Redbox has been testing out the concept since August, offering up video games for double the DVD rate. It's a slick move, because those $2 daily charges can add up in a hurry.

Video games aren't like movies, of course: You can't consume them in a passive two-hour sitting. It may take several days before a gamer is satisfied enough to set aside a particular title. Yet that could be an advantage. Game rentals may actually stimulate sales, since a hurried renter may return the game quickly to avoid extra daily charges and just go out and purchase the game. If a game is good enough, rentals can only help.

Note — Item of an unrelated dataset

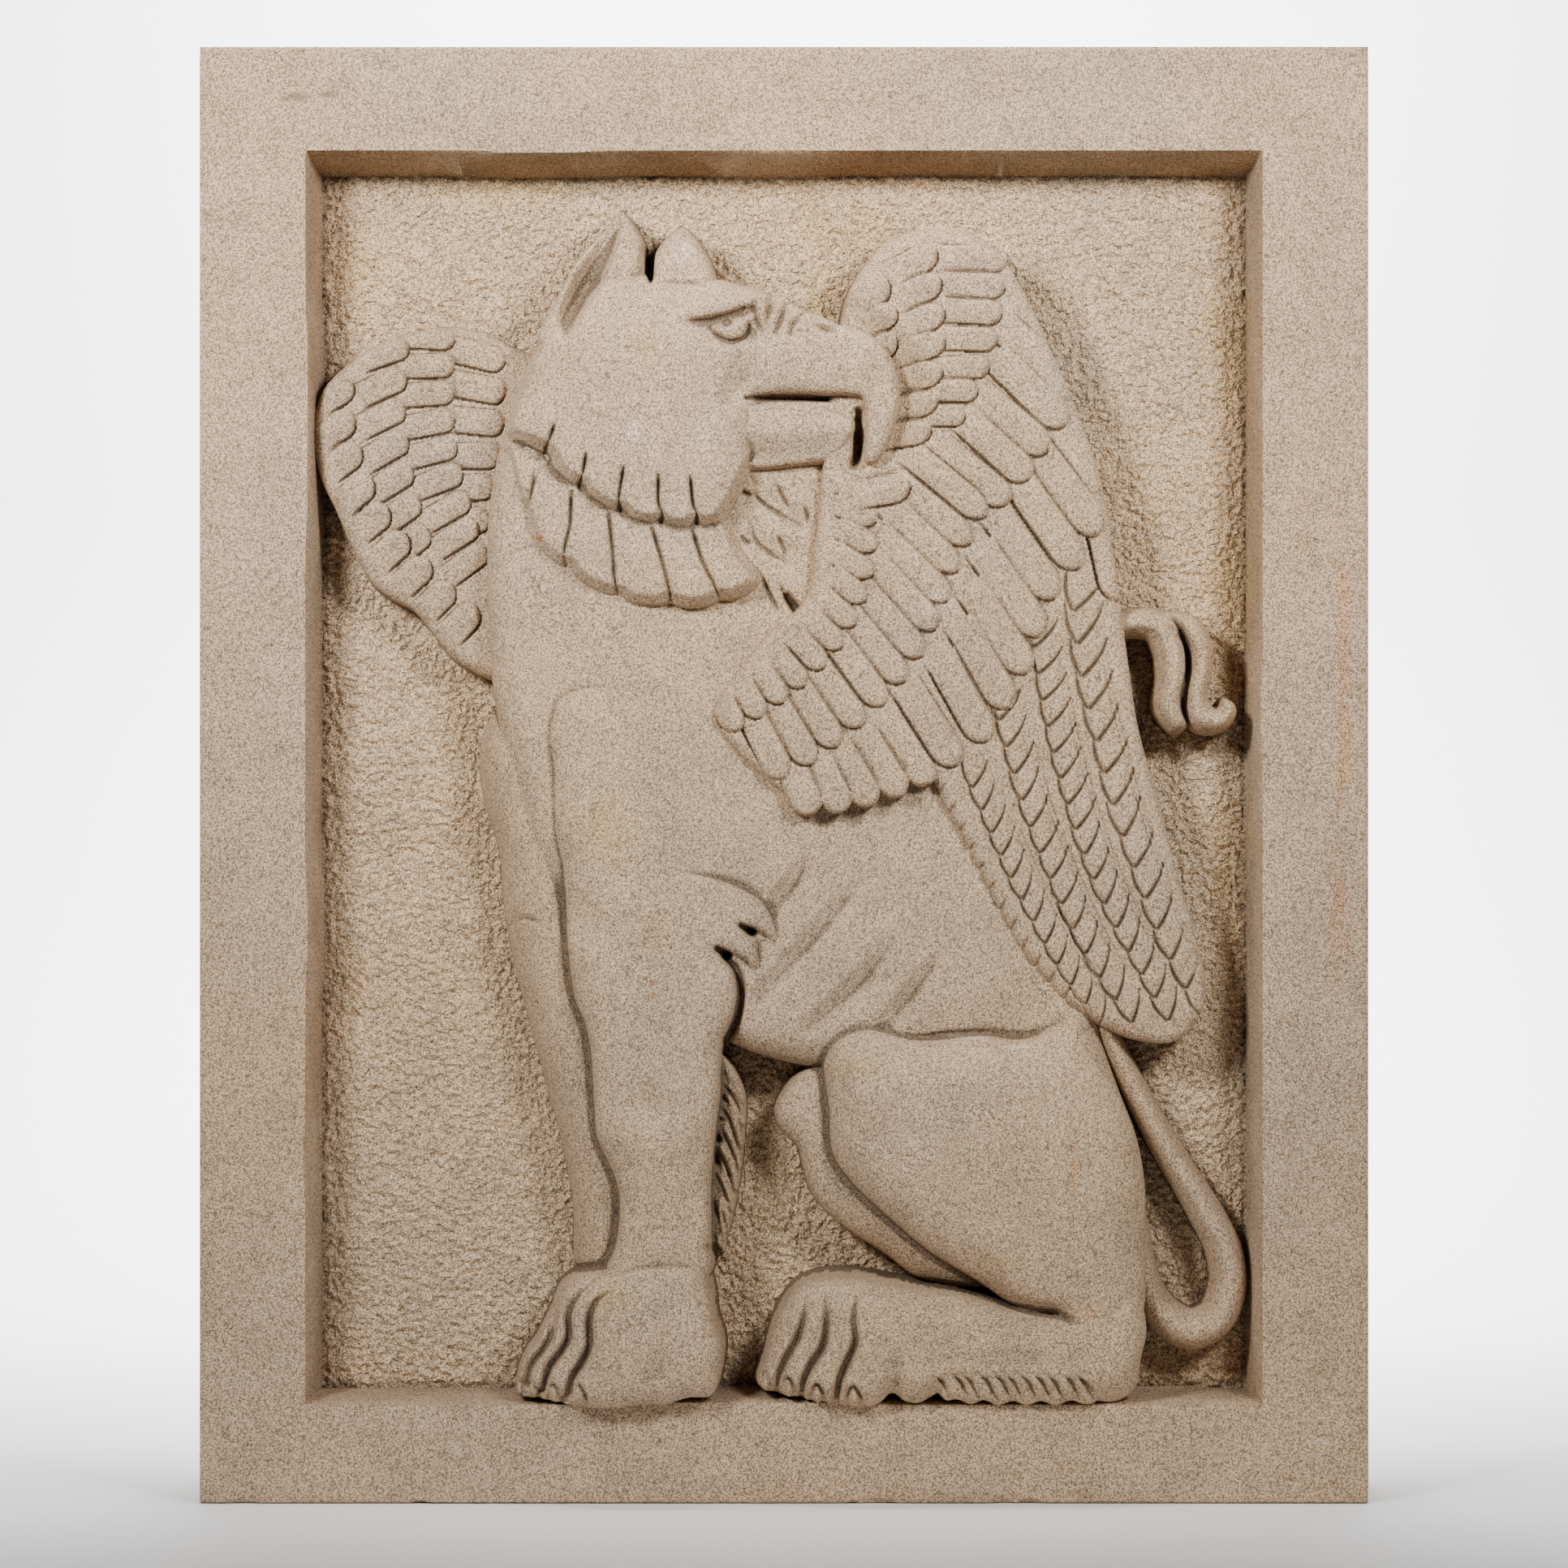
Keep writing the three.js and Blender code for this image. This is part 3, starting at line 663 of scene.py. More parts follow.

Video games are a logical evolutionary step for Redbox. Now that NCR (NYSE:NCR) and Blockbuster (NYSE:BBI) are expanding their realm of competitively priced Blockbuster Express kiosks, Redbox can't simply stay the course.

Blockbuster has been offering DVDs and video games at its stores for ages. Netflix (NASDAQ:NFLX) has resisted the urge to follow GameFly into rentals, but it may have to if everybody else is hopping on the trend.

The arguments against game rentals are that the titles cost a lot more than movies. Many games also have limited shelf lives, like Electronic Arts' (NASDAQ:ERTS) annually updated EA Sports franchises. However, Redbox has been doing this long enough to know the math. It can stick to stocking its kiosks with titles that can recoup their costs quickly or offer games that will have lasting appeal.

Either way, the games are coming. If other publishers have their heads screwed on straight, like THQ's Farrell, it appears that the studios will be a part of the solution this time.